Approved without discussion: The following items were achieved by unanimous vote through a “consent agenda,” which means they were approved as a block without any discussion:

  • A show cause hearing was set for February 17, 2015 related to 1025 Snyder Avenue to deal with the “dangerous condition” of the property. According to the City, the building has been unoccupied and unmaintained for years and now has extensive mold, animal feces, and trash within it.
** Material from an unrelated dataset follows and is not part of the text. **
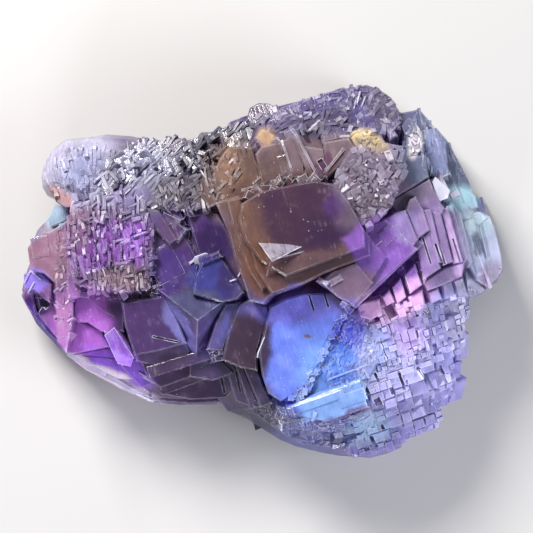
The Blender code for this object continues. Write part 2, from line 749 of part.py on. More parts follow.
def twin_corner(name, apex, bearings, lengths):
    """A cube that shows one corner: its apex and three edges, the rest grown into the mass."""
    edges = [axis * length * MM for axis, length in zip(corner_axes(bearings), lengths)]
    mesh = bmesh.new()
    bmesh.ops.create_cube(mesh, size=1.0)
    for vert in mesh.verts:
        shares = [0.5 - place for place in vert.co]
        vert.co = Vector(apex) * MM + sum((e * s for e, s in zip(edges, shares)), Vector())
    bmesh.ops.recalc_face_normals(mesh, faces=mesh.faces)
    bmesh.ops.bevel(
        mesh, geom=list(mesh.edges), offset=TWIN_BEVEL, segments=1, affect="EDGES"
    )
    return object_from(name, mesh)


def dome_at(x, y):
    """How far out a place is on the dome, its height in millimetres, and its rise to x and y."""
    out = Vector(((x - DOME_MIDDLE[0]) / DOME_RADII[0], (y - DOME_MIDDLE[1]) / DOME_RADII[1]))
    drop = DOME_TOP - DOME_FOOT
    height = DOME_TOP - drop * out.length**DOME_POWER
    steep = -drop * DOME_POWER * out.length ** (DOME_POWER - 2)
    return out.length, height, Vector((steep * out.x / DOME_RADII[0], steep * out.y / DOME_RADII[1]))


def in_mosaic(x, y, reach):
    """The mosaic covers the right and lower parts of the dome, inside its foot."""
    right = x > 18.5 and y < -5.0
    lower = y < -17.0 and x > 15.0
    return reach < 1.0 and (right or lower)


def mosaic_blocks():
    """The stepped blocks of the dome, in rows along the lattice."""
    rng = random.Random(MOSAIC_SEED)
    turn = Matrix.Rotation(math.radians(LATTICE_TURN), 2)
    blocks = []
    v = -sum(MOSAIC_ROWS) / 2 - 6.0
    for row, length in enumerate(MOSAIC_ROWS):
        u = -sum(MOSAIC_COLUMNS) / 2 + rng.uniform(-1.5, 1.5)
        for column, width in enumerate(MOSAIC_COLUMNS):
            place = Vector(DOME_MIDDLE) + turn @ Vector((u + width / 2, v + length / 2))
            reach, height, rise = dome_at(place.x, place.y)
            step = rng.uniform(-MOSAIC_STEP, MOSAIC_STEP)
            if in_mosaic(place.x, place.y, reach):
                lean = [
                    math.degrees(math.atan(slope * MOSAIC_LEAN_KEPT))
                    for slope in turn.transposed() @ rise
                ]
                top = (place.x, place.y, height + step)
                size = (width + 0.12, length + 0.12, MOSAIC_DEPTH)
                name = f"mosaic_{row}_{column}"
                blocks.append(block(name, top, size, attitude(lean, LATTICE_TURN)))
            u += width
        v += length
    return blocks


def spaced(points, distance):
    """The points that are at least this far from the one kept before them."""
    kept = [points[0]]
    for point in points[1:]:
        if (point - kept[-1]).length >= distance:
            kept.append(point)
    return kept


def side_cubes():
    """Cubes that stand out of the sides of the masses, most of them along the lattice."""
    rng = random.Random(SIDE_SEED)
    cubes = []
    for name, rows in SIDE_ROWS.items():
        outline = [Vector(point) for point in MASSES[name][0]]
        middle = sum(outline, Vector((0, 0))) / len(outline)
        for row in range(rows):
            for number, corner in enumerate(spaced(outline[row:], SIDE_SPACING)):
                side = rng.uniform(*SIDE_CUBE)
                place = corner + (middle - corner).normalized() * side * SIDE_INSET[row]
                top = (place.x, place.y, rng.uniform(*SIDE_TOPS[row]))
                lean = (rng.uniform(-9, 9), rng.uniform(-9, 9))
                turned = attitude(lean, LATTICE_TURN + rng.uniform(-10, 10))
                size = (side, side * rng.uniform(0.8, 1.0), side)
                cubes.append(block(f"{name}_side_{row}_{number}", top, size, turned, bevel=0))
    return cubes


def shards(name, middle, radii, top, count, length, turn, seed):
    """Etched rods that lie close together over an oval part of the surface."""
    rng = random.Random(seed)
    height, rise_x, rise_y = top
    rods = []
    for number in range(1, count + 1):
        bearing, out = rng.uniform(0, 2 * math.pi), math.sqrt(rng.random())
        x = out * math.cos(bearing) * radii[0]
        y = out * math.sin(bearing) * radii[1]
        z = height + rise_x * x + rise_y * y + rng.uniform(-0.4, 0.7)
        lean = (math.degrees(math.atan(rise_x)) + rng.uniform(-14, 14),
                math.degrees(math.atan(rise_y)) + rng.uniform(-8, 8))
        size = (rng.uniform(0.9, 1.9), rng.uniform(0.7, 1.3) * length, 8.0)
        turned = attitude(lean, turn + rng.uniform(-16, 16))
        place = (middle[0] + x, middle[1] + y, z)
        rods.append(block(f"{name}_{number}", place, size, turned))
    return rods


def crystals():
    """Every shape of the cluster, before they are joined."""
    shapes = [mass(name, *shape) for name, shape in MASSES.items()]
    shapes += [plate(name, *shape) for name, shape in PLATES.items()]
    shapes += [twin_corner(name, *shape) for name, shape in TWINS.items()]
    for name, shape in SHARDS.items():
        shapes += shards(name, *shape)
    return shapes + mosaic_blocks() + side_cubes()


def apply_boolean(obj, operation, operand=None, collection=None):
    """Applies one Boolean with the exact solver and leaves the result in the object's mesh."""
    modifier = obj.modifiers.new(operation.lower(), "BOOLEAN")
    modifier.operation = operation
    modifier.solver = "EXACT"
    if collection is not None:
        modifier.operand_type = "COLLECTION"
        modifier.collection = collection
    else:
        modifier.object = operand
    graph = bpy.context.evaluated_depsgraph_get()
    joined = bpy.data.meshes.new_from_object(obj.evaluated_get(graph))
    obj.modifiers.clear()
    obj.data = joined


def join(shapes, name):
    """Unions every shape with the first one and removes the rest."""
    body, others = shapes[0], shapes[1:]
    grown = bpy.data.collections.new("grown")
    bpy.context.scene.collection.children.link(grown)
    for other in others:
        grown.objects.link(other)
    apply_boolean(body, "UNION", collection=grown)
    for other in others:
        bpy.data.objects.remove(other, do_unlink=True)
    bpy.data.collections.remove(grown)
    body.name = body.data.name = name
    return body


def cut_root(body):
    """Cuts the cluster flat where it broke off its rock."""
    mesh = bmesh.new()
    bmesh.ops.create_cube(mesh, size=CUT_WIDTH)
    bmesh.ops.translate(mesh, verts=mesh.verts, vec=(0, 0, -CUT_WIDTH / 2))
    cutter = object_from("rock", mesh)
    apply_boolean(body, "DIFFERENCE", operand=cutter)
    bpy.data.objects.remove(cutter, do_unlink=True)


def shells(mesh):
    """The separate shells of a mesh, each a set of its vertices."""
    left = set(mesh.verts)
    found = []
    while left:
        shell = {left.pop()}
        edge_of_shell = list(shell)
        while edge_of_shell:
            vert = edge_of_shell.pop()
            for edge in vert.link_edges:
                other = edge.other_vert(vert)
                if other not in shell:
                    shell.add(other)
                    edge_of_shell.append(other)
        left -= shell
        found.append(shell)
    return found


def tidy(body):
    """Fills the hollows that closed between crystals and merges flat neighbours."""
    mesh = bmesh.new()
    mesh.from_mesh(body.data)
    outer, *inner = sorted(shells(mesh), key=len, reverse=True)
    bmesh.ops.delete(mesh, geom=[vert for shell in inner for vert in shell], context="VERTS")
    bmesh.ops.remove_doubles(mesh, verts=mesh.verts, dist=0.01 * MM)
    bmesh.ops.dissolve_limit(
        mesh, angle_limit=math.radians(FLAT_ANGLE), verts=mesh.verts, edges=mesh.edges
    )
    bmesh.ops.triangulate(mesh, faces=mesh.faces)
    mesh.to_mesh(body.data)
    mesh.free()


def main():
    clear_scene()
    body = join(crystals(), "fluorite_cluster")
    cut_root(body)
    tidy(body)
    body.data.materials.clear()
    body.data.materials.append(fluorite())
    print("triangles", len(body.data.polygons))


main()
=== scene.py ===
"""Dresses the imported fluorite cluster: fine growth, etched patches, colour zones and the studio."""

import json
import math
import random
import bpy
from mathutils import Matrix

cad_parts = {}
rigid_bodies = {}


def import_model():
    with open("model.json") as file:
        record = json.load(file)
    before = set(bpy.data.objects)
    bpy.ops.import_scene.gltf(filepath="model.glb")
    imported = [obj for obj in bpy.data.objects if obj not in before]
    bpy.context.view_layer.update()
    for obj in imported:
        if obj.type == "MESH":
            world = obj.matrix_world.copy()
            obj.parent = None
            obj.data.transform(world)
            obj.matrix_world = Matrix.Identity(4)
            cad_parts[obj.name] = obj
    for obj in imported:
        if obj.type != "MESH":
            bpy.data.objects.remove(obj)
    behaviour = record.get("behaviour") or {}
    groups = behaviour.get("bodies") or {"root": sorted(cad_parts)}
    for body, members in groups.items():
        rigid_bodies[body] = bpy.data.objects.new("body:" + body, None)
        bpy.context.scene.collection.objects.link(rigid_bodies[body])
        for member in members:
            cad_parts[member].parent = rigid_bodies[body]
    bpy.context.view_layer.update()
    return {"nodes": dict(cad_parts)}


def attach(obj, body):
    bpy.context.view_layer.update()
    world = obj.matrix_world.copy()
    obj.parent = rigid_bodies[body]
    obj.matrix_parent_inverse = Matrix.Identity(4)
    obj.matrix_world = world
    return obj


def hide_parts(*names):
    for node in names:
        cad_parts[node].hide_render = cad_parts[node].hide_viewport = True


bl_info = {
    "name": "Fluorite Cluster",
    "version": (1, 0, 0),
    "blender": (4, 5, 0),
    "location": "View3D > Sidebar > Fluorite",
    "description": "Adds fine growth, etched patches and colour zones to a cluster of cubes",
    "category": "Add Mesh",
}

import bpy
from mathutils import Matrix, Vector
from mathutils.bvhtree import BVHTree

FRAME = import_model()
CAD_NODE = "fluorite_cluster"
PIECE = "cluster"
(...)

At least twelve neighbors of the property have written to Council asking that it be demolished.
  • Street closures were approved for the Community Relations Coalition’s (CRC’s) Taste of East Lansing event to be held on Saturday, April 25, 2015 from 3-6 pm downtown.
  • Change order was approved for Golder Associates for Burcham Park Monitoring and Remediation, to deal with this old landfill and environmental problems there.
  • A public hearing was set for February 17, 2015 for an application from the Western Golf Association/Evans Scholars Foundation for Site Plan and Special Use Permit approval for the property at 831 East Grand River Avenue to construct a 764-square foot addition to the building, along with site and landscaping improvements.
  • A public hearing was set for February 17 2015, for an application from James Hagen, LLC, for Site Plan and Special Use Permit approval for the property at 927 East Grand River Avenue to add a third story to the existing building to include two three-bedroom apartment units.
  • Council approved submission of a National Endowment of the Arts grant application on behalf of the Great Lakes Folk Festival.
  • Council approved the Park Playground Project as required by the Michigan Department of Natural Resources and authorized the City Manager to sign and properly record said declaration for final payment of the $300,000 grant funds.


Other than that: There were no reports from councilmembers, the City Manager, or the City Attorney. The meeting lasted about four and a half hours.